In fact, they represented minorities that oppressed majorities – in Syria the Sunnis, in Iraq the Shi’ites.

This schism is what drives most of the violence that has raged in both countries since the two’s departures.

Eventually, the roughly 25 million Sunnis on both sides of today’s Syrian- Iraqi border will be pushed into each other’s arms by the Shi’ites who pressure them from the east, and the Alawites and Lebanese Shi’ites who pressure them from the west.

Indeed, this realignment would have already been under way, had this cause not been seized by Islamist extremists who are anathema to most of the relevant external powers. Even so, this is where the local Sunni powers – Turkey, Saudi Arabia and Egypt, along with equally Sunni Jordan – will eventually head.

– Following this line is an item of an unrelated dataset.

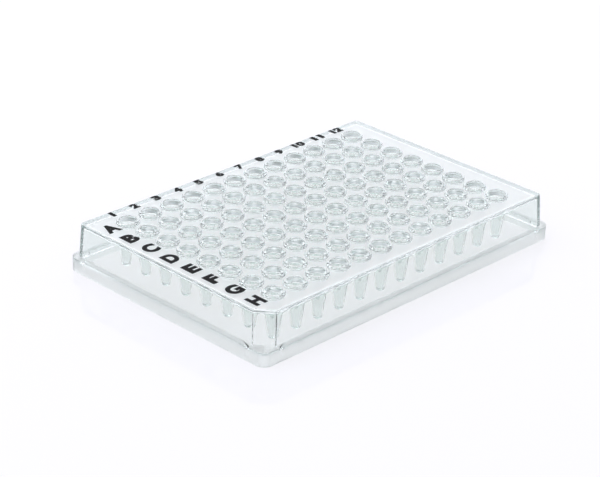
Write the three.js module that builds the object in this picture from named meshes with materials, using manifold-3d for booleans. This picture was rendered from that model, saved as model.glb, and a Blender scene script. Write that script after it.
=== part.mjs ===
// A 96-well plate with a full skirt, moulded in one piece: a deck with 8 x 12 thin tapered wells,
// a drafted skirt with one cut corner, and a stepped foot flange. Millimetres, +Z up.
// The origin is the centre of the base. Columns run along +X and rows along -Y, so well A1
// is at -X +Y and the cut corner is beside well H1, at -X -Y.
import * as THREE from 'three';
import { mergeVertices } from 'three/addons/utils/BufferGeometryUtils.js';
import Module from 'manifold-3d';

// Well grid, and the foot's outer faces measured from it: 127.76 x 85.48 overall
const columns = 12;
const rows = 8;
const pitch = 9;
const edgeToWellX = 14.38; // outer face of a short side to the nearest well centre
const edgeToWellY = 11.24; // outer face of a long side to the nearest well centre

// Heights above the base
const flangeHeight = 4.5;
const deckHeight = 15.1;

// Foot flange
const footRadius = 3.18;
const footWall = 1.2;
const shelfThickness = 1.2;
const shelfWidthX = 2.04;
const shelfWidthY = 1.7;

// Skirt above the flange
const skirtDraft = 0.55; // how far the wall leans in from the shelf to the deck
const skirtWall = 1.3;
const skirtRadius = 1.6;
const skirtInnerRadius = 3;
const cornerCutX = 4.6; // legs of the cut corner
const cornerCutY = 5.5;
const cutEdgeRadius = 0.5; // on the cut's two edges, outside and inside
const deckThickness = 1.2;

// Wells
const wellSides = 8;
const rimHeight = 0.8;
const rimRadius = 3.6;
const mouthRadius = 2.8;
const wellWall = 0.45;
const wellTaper = Math.tan(THREE.MathUtils.degToRad(7.2));
const tipClearance = 0.9; // from the base plane up to the well tips
const tipRounding = 0.75;
const tipFlatRadius = 0.85;
const floorThickness = 0.6;

// Finger notches in the flange, two to a side
const notchFromEnd = 7;
const notchWidth = 1.6;
const notchDepth = 0.8;
const notchHeight = 3.2;

const cutMargin = 0.5; // how far a cutting solid runs past the face it opens
const arcSteps = 5;

const rimTop = deckHeight + rimHeight;
const gridHalf = new THREE.Vector2((columns - 1) * pitch / 2, (rows - 1) * pitch / 2);
const footHalf = new THREE.Vector2(gridHalf.x + edgeToWellX, gridHalf.y + edgeToWellY);
const skirtHalf = new THREE.Vector2(footHalf.x - shelfWidthX, footHalf.y - shelfWidthY);

const wasm = await Module();
wasm.setup();

function toSolid(geometry) {
  const bare = geometry.clone();
  bare.deleteAttribute('normal');
  bare.deleteAttribute('uv');
  const merged = mergeVertices(bare.index ? bare.toNonIndexed() : bare, 1e-4);
  return new wasm.Manifold(new wasm.Mesh({
    numProp: 3,
    vertProperties: new Float32Array(merged.attributes.position.array),
    triVerts: new Uint32Array(merged.index.array),
  }));
}

function toGeometry(solid) {
  const mesh = solid.getMesh();
  const geometry = new THREE.BufferGeometry();
  geometry.setAttribute('position', new THREE.BufferAttribute(mesh.vertProperties, 3));
  geometry.setIndex(new THREE.BufferAttribute(mesh.triVerts, 1));
  geometry.computeVertexNormals();
  return geometry;
}

// Counter-clockwise arc round one corner of a rectangle; signs pick the corner.
function roundCorner(half, signX, signY, radius, startAngle) {
  const points = [];
  for (let step = 0; step <= arcSteps; step++) {
    const angle = startAngle + (Math.PI / 2) * (step / arcSteps);
    points.push(new THREE.Vector2(
      signX * (half.x - radius) + radius * Math.cos(angle),
      signY * (half.y - radius) + radius * Math.sin(angle),
    ));
  }
  return points;
}

// The cut corner at -X -Y: a straight cut, rounded where it meets the walls on either side.
function cutCorner(half, legs, edgeRadius) {
  const start = new THREE.Vector2(-half.x, -half.y + legs.y);
  const end = new THREE.Vector2(-half.x + legs.x, -half.y);
  const reach = edgeRadius * Math.tan(Math.PI / 8); // tangent length at a 135-degree edge
  const along = end.clone().sub(start).normalize().multiplyScalar(reach);
  const startRound = new THREE.QuadraticBezierCurve(
    start.clone().add(new THREE.Vector2(0, reach)), start, start.clone().add(along));
  const endRound = new THREE.QuadraticBezierCurve(
    end.clone().sub(along), end, end.clone().add(new THREE.Vector2(reach, 0)));
  const perRound = (arcSteps - 1) / 2;
  return [...startRound.getPoints(perRound), ...endRound.getPoints(perRound)];
}

// Outline with four round corners, or three and a cut one with the given legs.
function plateOutline(half, radius, legs, edgeRadius) {
  const lastCorner = legs
    ? cutCorner(half, legs, edgeRadius)
    : roundCorner(half, -1, -1, radius, Math.PI);
  return [
    ...roundCorner(half, 1, 1, radius, 0),
    ...roundCorner(half, -1, 1, radius, Math.PI / 2),
    ...lastCorner,
    ...roundCorner(half, 1, -1, radius, 1.5 * Math.PI),
  ];
}

// Closed solid through outlines of equal length, one above the other.
function loft(sections) {
  const positions = [];
  for (const { outline, z } of sections) {
    for (const point of outline) positions.push(point.x, point.y, z);
  }
  const count = sections[0].outline.length;
  const indices = [];
  for (let level = 0; level < sections.length - 1; level++) {
    for (let i = 0; i < count; i++) {
      const next = (i + 1) % count;
      const low = level * count;
      const high = low + count;
      indices.push(low + i, low + next, high + next, low + i, high + next, high + i);
    }
  }
  const top = (sections.length - 1) * count;
  for (const [a, b, c] of THREE.ShapeUtils.triangulateShape(sections[0].outline, [])) {
    indices.push(c, b, a);
  }
  for (const [a, b, c] of THREE.ShapeUtils.triangulateShape(sections.at(-1).outline, [])) {
    indices.push(top + a, top + b, top + c);
  }
  const geometry = new THREE.BufferGeometry();
  geometry.setAttribute('position', new THREE.Float32BufferAttribute(positions, 3));
  geometry.setIndex(indices);
  return toSolid(geometry);
}

function inset(half, distance) {
  return new THREE.Vector2(half.x - distance, half.y - distance);
}

// An offset inwards shortens both legs of a 45-degree cut by this share of the distance.
const legShortening = 2 - Math.SQRT2;

function cutLegs(distance) {
  return new THREE.Vector2(
    cornerCutX - legShortening * distance,
    cornerCutY - legShortening * distance,
  );
}

// The skirt leans in evenly, so its legs stay the same from the shelf to the deck.
function skirtOutline(distance) {
  return plateOutline(inset(skirtHalf, distance), skirtRadius, cutLegs(0), cutEdgeRadius);
}

function cavityOutline(distance) {
  return plateOutline(
    inset(skirtHalf, skirtWall + distance), skirtInnerRadius, cutLegs(skirtWall), cutEdgeRadius);
}

function makeShell() {
  const foot = plateOutline(footHalf, footRadius);
  const outside = loft([
    { outline: foot, z: 0 },
    { outline: foot, z: flangeHeight },
    { outline: skirtOutline(0), z: flangeHeight },
    { outline: skirtOutline(skirtDraft), z: deckHeight },
  ]);

  const footInside = plateOutline(inset(footHalf, footWall), footRadius - footWall);
  const shelfUnderside = flangeHeight - shelfThickness;
  const inside = loft([
    { outline: footInside, z: -cutMargin },
    { outline: footInside, z: shelfUnderside },
    { outline: cavityOutline(0), z: shelfUnderside },
    { outline: cavityOutline(skirtDraft), z: deckHeight - deckThickness },
  ]);
  return outside.subtract(inside);
}

// A solid of revolution about Z, given its profile from the foot of the axis to the top.
function revolve(profile) {
  const points = profile.map(([radius, z]) => new THREE.Vector2(radius, z));
  return new THREE.LatheGeometry(points, wellSides).rotateX(Math.PI / 2);
}

function boreRadiusAt(z) {
  return mouthRadius - (rimTop - z) * wellTaper;
}

// Outside of one well: rounded tip, tapered body, and the raised rim above the deck.
function wellBody() {
  const kneeZ = tipClearance + tipRounding;
  const rootZ = deckHeight - deckThickness / 2; // inside the deck, where body and rim meet
  return revolve([
    [0, tipClearance],
    [tipFlatRadius, tipClearance],
    [boreRadiusAt(kneeZ) + wellWall, kneeZ],
    [boreRadiusAt(rootZ) + wellWall, rootZ],
    [rimRadius, rootZ],
    [rimRadius, rimTop],
    [0, rimTop],
  ]);
}

// Inside of one well: a tapered bore that ends in a shallow conical floor.
function wellBore() {
  const floorZ = tipClearance + floorThickness;
  const kneeZ = floorZ + tipRounding / 2;
  const openZ = rimTop + cutMargin;
  return revolve([
    [0, floorZ],
    [boreRadiusAt(kneeZ), kneeZ],
    [boreRadiusAt(openZ), openZ],
    [0, openZ],
  ]);
}

// Copies of a geometry at every well centre, as one solid.
function atEveryWell(geometry) {
  const copies = [];
  for (let column = 0; column < columns; column++) {
    for (let row = 0; row < rows; row++) {
      const x = column * pitch - gridHalf.x;
      const y = gridHalf.y - row * pitch;
      copies.push(toSolid(geometry.clone().translate(x, y, 0)));
    }
  }
  return wasm.Manifold.union(copies);
}

// A notch is the inner half of a four-sided point, tip down, on the flange's outer face.
function makeNotches() {
  const height = notchHeight + cutMargin;
  const grow = height / notchHeight; // keeps the notch's size at the shelf itself
  const point = new THREE.ConeGeometry(1, height, 4)
    .rotateX(-Math.PI / 2)
    .translate(0, 0, flangeHeight + cutMargin - height / 2);
  const alongX = point.clone().scale((notchWidth / 2) * grow, notchDepth * grow, 1);
  const alongY = point.clone().scale(notchDepth * grow, (notchWidth / 2) * grow, 1);
  const notches = [];
  for (const signX of [-1, 1]) {
    for (const signY of [-1, 1]) {
      notches.push(toSolid(alongX.clone().translate(
        signX * (footHalf.x - notchFromEnd), signY * footHalf.y, 0)));
      notches.push(toSolid(alongY.clone().translate(
        signX * footHalf.x, signY * (footHalf.y - notchFromEnd), 0)));
    }
  }
  return wasm.Manifold.union(notches);
}

const plateSolid = makeShell()
  .add(atEveryWell(wellBody()))
  .subtract(atEveryWell(wellBore()))
  .subtract(makeNotches());

const clearPolypropylene = new THREE.MeshStandardMaterial({
  color: 0xdde7e3,
  roughness: 0.12,
  metalness: 0,
  transparent: true,
  opacity: 0.4,
});

const wellPlate = new THREE.Mesh(toGeometry(plateSolid), clearPolypropylene);
wellPlate.name = 'well_plate';

const model = new THREE.Group();
model.add(wellPlate);

export default model;
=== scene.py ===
import bmesh
import bpy
import math
import numpy as np
from mathutils import Matrix, Vector


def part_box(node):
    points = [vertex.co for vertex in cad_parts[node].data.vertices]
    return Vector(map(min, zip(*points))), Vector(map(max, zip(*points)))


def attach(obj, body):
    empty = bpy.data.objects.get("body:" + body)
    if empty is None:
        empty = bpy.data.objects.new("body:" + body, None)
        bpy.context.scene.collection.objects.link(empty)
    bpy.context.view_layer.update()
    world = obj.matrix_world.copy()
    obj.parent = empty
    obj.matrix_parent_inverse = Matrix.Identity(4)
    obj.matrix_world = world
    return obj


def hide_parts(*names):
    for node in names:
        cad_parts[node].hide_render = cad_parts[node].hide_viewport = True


mm = 0.001
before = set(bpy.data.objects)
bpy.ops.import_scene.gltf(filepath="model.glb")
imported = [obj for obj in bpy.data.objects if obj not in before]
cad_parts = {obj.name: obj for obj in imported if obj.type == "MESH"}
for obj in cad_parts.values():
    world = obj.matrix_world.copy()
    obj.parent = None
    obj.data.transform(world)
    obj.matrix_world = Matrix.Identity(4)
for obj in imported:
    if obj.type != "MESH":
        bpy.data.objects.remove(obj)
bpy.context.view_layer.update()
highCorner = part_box("well_plate")[1]  # the plate stands on z = 0, centred on the origin
print("frame loaded, CAD nodes:", len(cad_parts))


def linearColour(hexColour, alpha=1.0):
    channels = [int(hexColour[i:i + 2], 16) / 255 for i in (1, 3, 5)]
    linear = [c / 12.92 if c <= 0.04045 else ((c + 0.055) / 1.055) ** 2.4 for c in channels]
    return (*linear, alpha)


def addNode(tree, kind, settings=None, links=None):
    node = tree.nodes.new(kind)
    for name, value in (settings or {}).items():
        if isinstance(name, int) or name in node.inputs:
            node.inputs[name].default_value = value
        else:
            setattr(node, name, value)
    for name, socket in (links or {}).items():
        tree.links.new(socket, node.inputs[name])
    return node


def newMaterial(name):
    material = bpy.data.materials.new(name)
    material.use_nodes = True
    material.node_tree.nodes.clear()
    return material, material.node_tree


def link(obj):
    bpy.context.scene.collection.objects.link(obj)
    return obj


# Camera

viewpoint = {
    "azimuthDeg": -46.03,  # the H1 corner faces the camera
    "elevationDeg": 25.93,
    "rollDeg": 1.79,
    "distance": 672.4 * mm,
    "target": (3.76 * mm, 9.96 * mm, 0.0),
    "focalLength": 127.1,
    "sensorWidth": 36,
    "clipStart": 10 * mm,
}


def makeCamera():
    azimuth = math.radians(viewpoint["azimuthDeg"])
    elevation = math.radians(viewpoint["elevationDeg"])
    roll = math.radians(viewpoint["rollDeg"])
    back = Vector((math.sin(azimuth) * math.cos(elevation),
                   -math.cos(azimuth) * math.cos(elevation),
                   math.sin(elevation)))
    level = Vector((math.cos(azimuth), math.sin(azimuth), 0))
    up = back.cross(level)
    right = math.cos(roll) * level + math.sin(roll) * up
    top = back.cross(right)
    data = bpy.data.cameras.new("camera")
    data.lens = viewpoint["focalLength"]
    data.sensor_width = viewpoint["sensorWidth"]
    data.clip_start = viewpoint["clipStart"]
    camera = link(bpy.data.objects.new("camera", data))
    place = Matrix((right, top, back)).transposed().to_4x4()
    place.translation = Vector(viewpoint["target"]) + back * viewpoint["distance"]
    camera.matrix_world = place
    bpy.context.scene.camera = camera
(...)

The West’s backing of this will depend on the extent to which the fanatics remain a factor.

This is the context in which the US this week formally blacklisted two al-Qaida leaders currently active in Syria, Abd al-Rahman Muhammad Safir al-Daysi al-Juhni and Abd al-Rahman Mustafa al-Kaduli, who had come to fight Assad from Saudi Arabia and Iraq, respectively. While labeling the two “specially designated global terrorists,” and prohibiting any American’s financial association with them, the US conducted joint maneuvers with the Jordanian army and air force, not far from the Syrian border.

It will likely take years, maybe decades, for the remapped Iraq and Syria to emerge, and many of the questions it raises – most notably, where Damascus and Baghdad will be – will have to wait for local thinkers to emerge with a vision for the country they want.

However, religious and ethnic dynamics from below coupled with the Sunni powers’ interests from outside will eventually breed this child, with or without Western blessing.

As for Russia, its attitude toward a trimmed Syria remains to be seen, though it should be noted that Moscow’s main interest in Syria, the naval base Assad has given it in Tartus, should emerge from such a reconfiguration on Assad’s turf.

This is besides the fact that a sectarian remapping in Syria will be but a variation on Russia’s own theme in Ukraine.